◆ **Task description**:
Copy down every line where the string "with" shows up.

◆ **Supplied data**:
* Start *

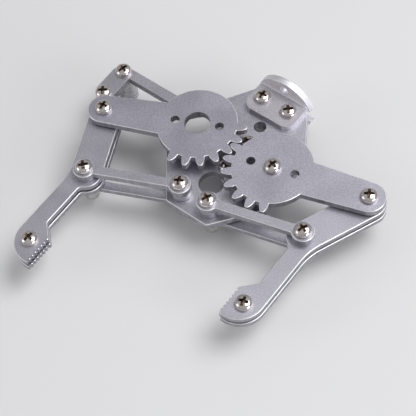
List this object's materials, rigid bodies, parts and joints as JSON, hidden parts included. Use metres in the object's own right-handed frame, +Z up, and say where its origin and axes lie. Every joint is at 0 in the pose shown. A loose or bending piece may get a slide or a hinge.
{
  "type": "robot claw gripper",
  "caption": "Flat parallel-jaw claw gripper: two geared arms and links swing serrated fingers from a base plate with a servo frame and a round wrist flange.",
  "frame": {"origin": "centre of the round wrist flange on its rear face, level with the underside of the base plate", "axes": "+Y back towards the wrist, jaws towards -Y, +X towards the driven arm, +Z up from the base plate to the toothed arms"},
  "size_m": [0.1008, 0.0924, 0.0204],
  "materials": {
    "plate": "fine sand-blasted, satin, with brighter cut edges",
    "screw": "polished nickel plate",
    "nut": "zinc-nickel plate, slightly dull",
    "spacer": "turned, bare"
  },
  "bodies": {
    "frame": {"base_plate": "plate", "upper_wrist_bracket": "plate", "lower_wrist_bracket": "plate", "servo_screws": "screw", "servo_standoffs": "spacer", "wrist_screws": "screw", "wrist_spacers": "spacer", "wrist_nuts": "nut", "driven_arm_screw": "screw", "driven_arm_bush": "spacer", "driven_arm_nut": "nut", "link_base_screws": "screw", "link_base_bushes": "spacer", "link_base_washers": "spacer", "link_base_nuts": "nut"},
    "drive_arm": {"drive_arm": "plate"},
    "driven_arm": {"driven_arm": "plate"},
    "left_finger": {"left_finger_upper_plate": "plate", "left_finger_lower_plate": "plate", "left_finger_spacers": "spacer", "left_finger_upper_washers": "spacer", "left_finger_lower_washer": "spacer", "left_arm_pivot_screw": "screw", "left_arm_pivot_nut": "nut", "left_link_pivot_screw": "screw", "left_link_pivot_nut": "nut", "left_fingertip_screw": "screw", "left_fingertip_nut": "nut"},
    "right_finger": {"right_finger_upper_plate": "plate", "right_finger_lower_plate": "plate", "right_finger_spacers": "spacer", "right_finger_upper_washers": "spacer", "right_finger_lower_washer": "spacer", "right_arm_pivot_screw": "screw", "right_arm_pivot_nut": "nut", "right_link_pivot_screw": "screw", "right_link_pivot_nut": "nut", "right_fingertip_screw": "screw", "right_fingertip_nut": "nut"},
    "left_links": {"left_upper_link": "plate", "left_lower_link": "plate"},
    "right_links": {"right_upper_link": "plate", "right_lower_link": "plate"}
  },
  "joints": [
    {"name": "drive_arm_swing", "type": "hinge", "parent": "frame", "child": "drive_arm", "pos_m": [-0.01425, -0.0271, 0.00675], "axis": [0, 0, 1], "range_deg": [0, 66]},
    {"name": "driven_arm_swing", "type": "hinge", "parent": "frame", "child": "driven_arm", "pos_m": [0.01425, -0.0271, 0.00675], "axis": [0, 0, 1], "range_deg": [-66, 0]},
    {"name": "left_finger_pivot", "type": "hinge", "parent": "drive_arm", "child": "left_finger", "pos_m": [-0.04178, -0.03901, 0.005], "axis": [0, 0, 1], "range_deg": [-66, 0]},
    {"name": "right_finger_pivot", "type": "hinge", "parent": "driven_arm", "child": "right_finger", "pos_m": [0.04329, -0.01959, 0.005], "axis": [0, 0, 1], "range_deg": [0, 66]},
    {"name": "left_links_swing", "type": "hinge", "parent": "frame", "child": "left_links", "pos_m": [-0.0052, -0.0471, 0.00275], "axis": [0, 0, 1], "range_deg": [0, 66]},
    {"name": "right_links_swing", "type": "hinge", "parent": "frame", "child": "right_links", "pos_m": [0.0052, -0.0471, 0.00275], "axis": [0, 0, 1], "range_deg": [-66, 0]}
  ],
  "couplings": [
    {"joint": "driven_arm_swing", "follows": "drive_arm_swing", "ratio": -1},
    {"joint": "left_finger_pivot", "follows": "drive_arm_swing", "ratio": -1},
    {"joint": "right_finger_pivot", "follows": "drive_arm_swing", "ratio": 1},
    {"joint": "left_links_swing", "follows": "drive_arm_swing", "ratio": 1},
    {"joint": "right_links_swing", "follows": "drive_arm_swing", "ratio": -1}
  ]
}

* End *
* Start *

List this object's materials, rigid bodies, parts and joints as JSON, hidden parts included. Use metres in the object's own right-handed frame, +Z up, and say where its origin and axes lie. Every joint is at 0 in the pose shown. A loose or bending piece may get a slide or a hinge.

* End *
* Start *

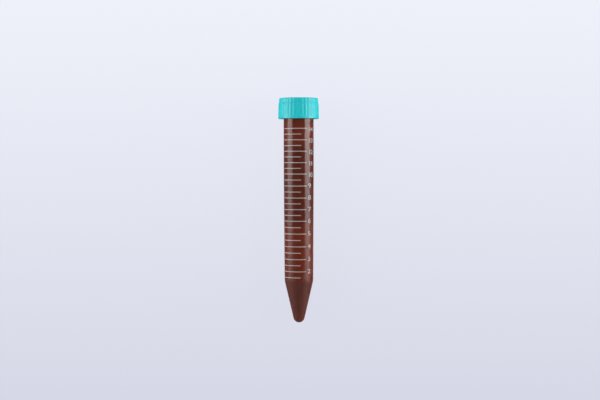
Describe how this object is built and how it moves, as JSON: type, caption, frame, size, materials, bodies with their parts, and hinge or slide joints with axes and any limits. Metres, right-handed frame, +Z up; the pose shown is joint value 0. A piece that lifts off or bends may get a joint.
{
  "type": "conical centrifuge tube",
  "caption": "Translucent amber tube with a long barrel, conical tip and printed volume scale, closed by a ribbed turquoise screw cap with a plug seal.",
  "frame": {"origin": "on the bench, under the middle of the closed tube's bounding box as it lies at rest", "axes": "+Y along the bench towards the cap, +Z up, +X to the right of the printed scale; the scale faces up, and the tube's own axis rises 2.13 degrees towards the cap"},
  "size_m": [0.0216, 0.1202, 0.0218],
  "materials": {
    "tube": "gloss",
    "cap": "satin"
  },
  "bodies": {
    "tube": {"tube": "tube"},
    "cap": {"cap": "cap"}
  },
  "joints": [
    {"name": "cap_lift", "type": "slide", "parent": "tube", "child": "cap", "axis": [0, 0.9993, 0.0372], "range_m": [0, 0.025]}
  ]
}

* End *

◆ **Response to the task**:
  "caption": "Flat parallel-jaw claw gripper: two geared arms and links swing serrated fingers from a base plate with a servo frame and a round wrist flange.",
  "frame": {"origin": "centre of the round wrist flange on its rear face, level with the underside of the base plate", "axes": "+Y back towards the wrist, jaws towards -Y, +X towards the driven arm, +Z up from the base plate to the toothed arms"},
    "plate": "fine sand-blasted, satin, with brighter cut edges",
Describe how this object is built and how it moves, as JSON: type, caption, frame, size, materials, bodies with their parts, and hinge or slide joints with axes and any limits. Metres, right-handed frame, +Z up; the pose shown is joint value 0. A piece that lifts off or bends may get a joint.
  "caption": "Translucent amber tube with a long barrel, conical tip and printed volume scale, closed by a ribbed turquoise screw cap with a plug seal.",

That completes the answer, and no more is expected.